Anche il rapper Salmo, che nella serie interpreta Snake ed è protagonista dell'episodio 6 (una puntata "verticale" interamente dedicato alla sua storia con Alessandro Borghi come guest star) offre la sua prospettiva sulla Milano raccontata in Gangs of Milano. Avendo vissuto nella città per 15 anni, Salmo afferma di averla vista "in tutte le salse," dai centri sociali ai locali più esclusivi: "Ho visto praticamente tutte le vie, qualsiasi posto," afferma Salmo, "e devo dire che in questi 15 anni è cambiata molto, parecchio." Il rapper paragona l'evoluzione di Milano a quella di Londra, città in cui ha vissuto nel 2005, rimanendo sorpreso dai cambiamenti al suo ritorno. "Credo che la fotografia di 'Gangs of Milano' sia reale, realistica," conclude il rapper.

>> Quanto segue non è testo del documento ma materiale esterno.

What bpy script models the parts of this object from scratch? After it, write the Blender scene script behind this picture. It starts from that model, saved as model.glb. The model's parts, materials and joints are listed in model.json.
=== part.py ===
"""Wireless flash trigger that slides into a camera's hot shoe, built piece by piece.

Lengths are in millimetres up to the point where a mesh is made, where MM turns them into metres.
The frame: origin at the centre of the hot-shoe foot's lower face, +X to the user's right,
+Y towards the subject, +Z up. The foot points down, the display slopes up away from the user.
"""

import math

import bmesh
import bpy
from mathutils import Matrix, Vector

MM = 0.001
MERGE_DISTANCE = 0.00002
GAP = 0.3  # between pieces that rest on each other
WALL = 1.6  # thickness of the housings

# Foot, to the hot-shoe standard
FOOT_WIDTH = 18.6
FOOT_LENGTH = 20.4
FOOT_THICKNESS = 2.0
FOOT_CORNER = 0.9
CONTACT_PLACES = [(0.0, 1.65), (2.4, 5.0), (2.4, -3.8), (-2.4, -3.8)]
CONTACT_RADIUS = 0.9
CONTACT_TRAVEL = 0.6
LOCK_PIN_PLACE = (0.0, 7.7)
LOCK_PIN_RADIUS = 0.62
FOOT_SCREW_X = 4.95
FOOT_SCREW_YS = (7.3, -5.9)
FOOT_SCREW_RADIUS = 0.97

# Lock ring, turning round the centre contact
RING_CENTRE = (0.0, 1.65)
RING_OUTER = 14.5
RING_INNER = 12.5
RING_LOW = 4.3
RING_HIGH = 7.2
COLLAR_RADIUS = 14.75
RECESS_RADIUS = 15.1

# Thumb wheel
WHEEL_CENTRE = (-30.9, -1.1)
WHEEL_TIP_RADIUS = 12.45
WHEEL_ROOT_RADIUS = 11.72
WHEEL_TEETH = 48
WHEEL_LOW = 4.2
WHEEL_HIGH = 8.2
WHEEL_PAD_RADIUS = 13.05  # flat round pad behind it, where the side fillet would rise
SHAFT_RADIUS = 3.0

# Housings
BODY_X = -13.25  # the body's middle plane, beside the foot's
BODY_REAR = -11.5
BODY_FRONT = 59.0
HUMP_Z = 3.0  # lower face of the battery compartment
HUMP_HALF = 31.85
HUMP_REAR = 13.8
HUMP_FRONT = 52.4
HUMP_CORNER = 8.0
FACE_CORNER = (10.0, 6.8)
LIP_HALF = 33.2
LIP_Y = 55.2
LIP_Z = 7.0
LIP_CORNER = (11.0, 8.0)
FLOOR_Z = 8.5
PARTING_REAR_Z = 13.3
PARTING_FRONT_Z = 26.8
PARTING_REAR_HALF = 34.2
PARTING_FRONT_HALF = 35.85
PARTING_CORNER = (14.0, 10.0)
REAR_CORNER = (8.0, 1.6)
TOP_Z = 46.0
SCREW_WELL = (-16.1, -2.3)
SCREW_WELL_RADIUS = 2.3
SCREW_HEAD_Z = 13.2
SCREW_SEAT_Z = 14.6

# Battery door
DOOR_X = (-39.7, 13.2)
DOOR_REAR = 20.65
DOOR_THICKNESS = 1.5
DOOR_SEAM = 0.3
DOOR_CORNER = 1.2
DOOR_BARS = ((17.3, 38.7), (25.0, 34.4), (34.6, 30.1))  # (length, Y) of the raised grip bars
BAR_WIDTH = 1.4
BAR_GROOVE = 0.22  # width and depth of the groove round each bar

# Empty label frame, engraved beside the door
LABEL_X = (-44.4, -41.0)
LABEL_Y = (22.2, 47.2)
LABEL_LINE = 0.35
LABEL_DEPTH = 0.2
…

In chiusura il responsabile di Sky Nils Hartmann risponde a una domanda della stampa predente riguardo a eventuali ostacoli o fastidi derivanti dalla rappresentazione di una Milano violenta e criminale in Gangs of Milano, rivelando una difficoltà produttiva inaspettata per una serie di questo tipo.

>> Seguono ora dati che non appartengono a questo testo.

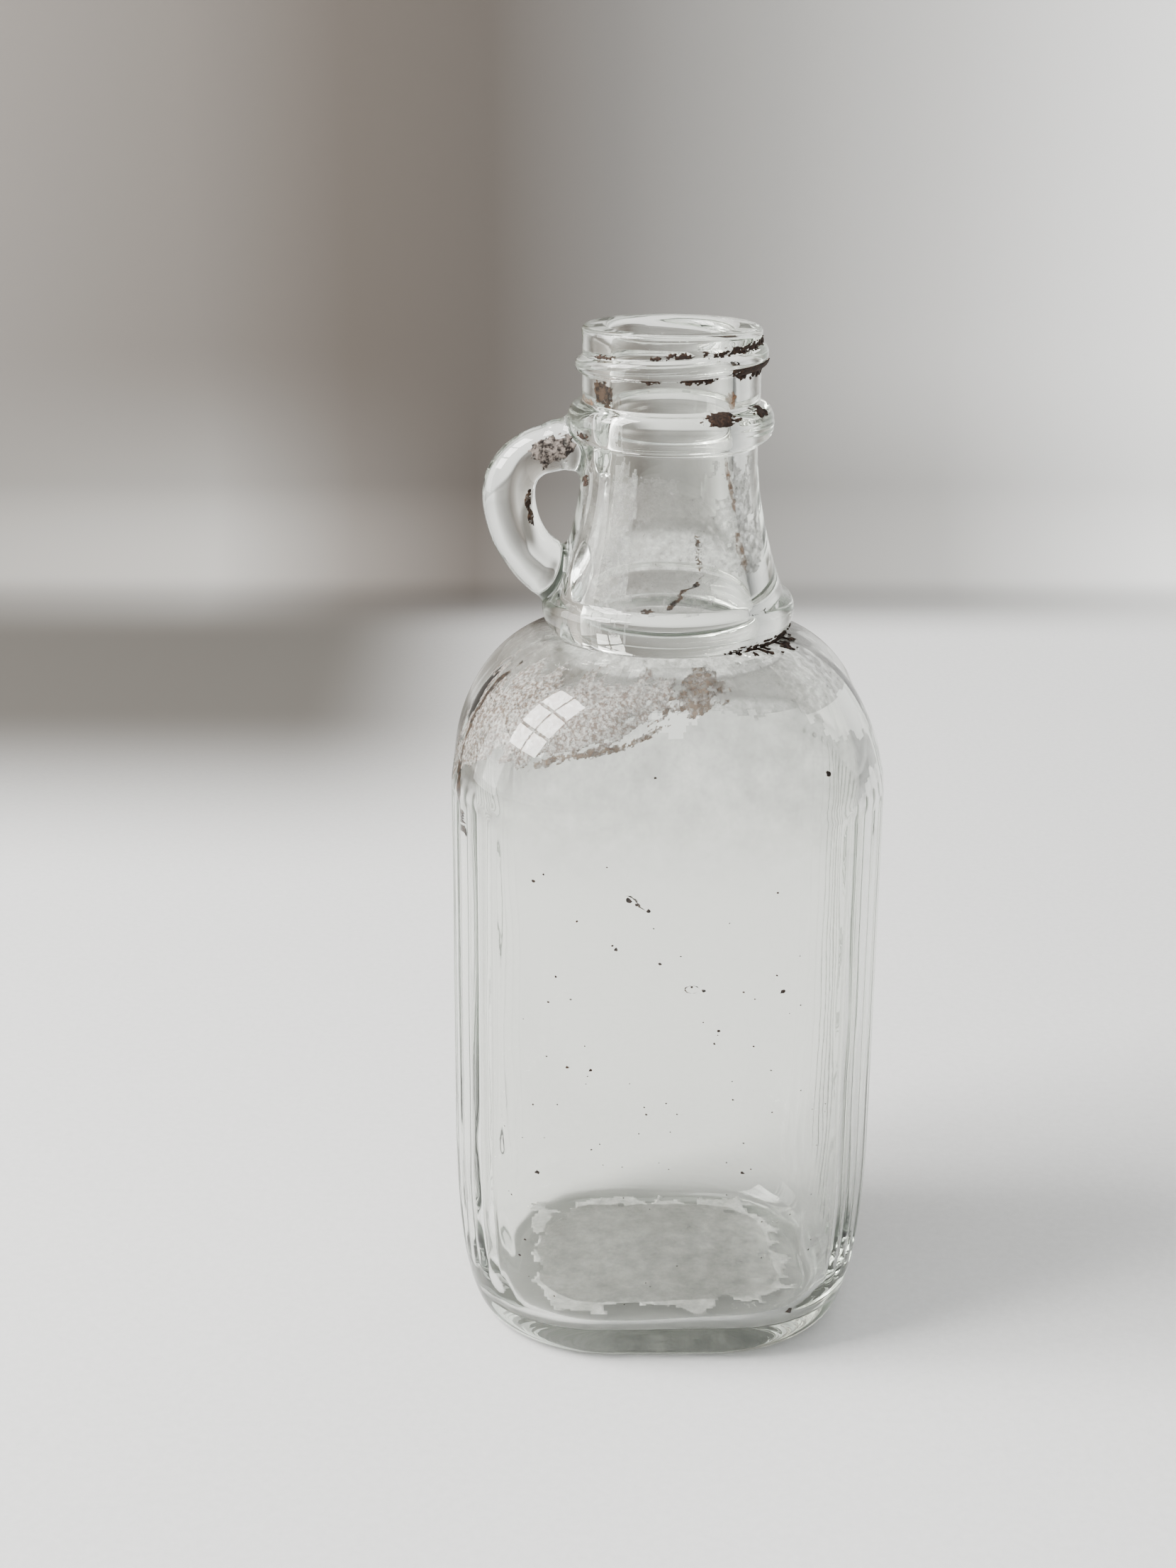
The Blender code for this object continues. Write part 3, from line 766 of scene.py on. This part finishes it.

"Nessuno problema, forse perché manco se ne sono accorti," afferma Hartmann, con una punta di ironia. Confronta l'esperienza di Milano con quella di Napoli, dove Sky sta girando la serie sulle origini di Gomorra, in un clima di "tensione spasmodica" che investe anche le zone non coinvolte direttamente nelle riprese. A Milano, invece, le riprese si sono svolte in tranquillità.
Hartmann coglie l'occasione per lanciare un appello proposito della scarsa incisività della Film Commission Lombardia. "Per questa serie purtroppo parte della ricostruzione degli interni di Milano abbiamo dovuto spostarli a Torino," rivela Hartmann. "La Film Commission Lombardia è molto sottile come cassa, non ci sono i finanziamenti e non si riescono nemmeno a sostenere progetti così incentrati sulla città come il nostro".

Hartmann sottolinea come Milano sia una città che vive di spot pubblicitari e moda, settori che sanno invece finanziare e supportare la sua immagine. Quando ci si sposta in ambito culturale invece la musica cambia: "Noi abbiamo un altro grande progetto che non vi anticipo che dovremmo girare a Milano. È fondamentale che questa città dia la possibilità, in termini di permessi, di supporto logistico e di aiuti, di girare Milano." Hartmann si rammarica che la Lombardia non riesca a replicare il modello della Puglia, della Sicilia, ribadendo l'importanza di supportare il cinema anche a Milano, una grande città che deve dare spazio anche a questo tipo di produzione artistica.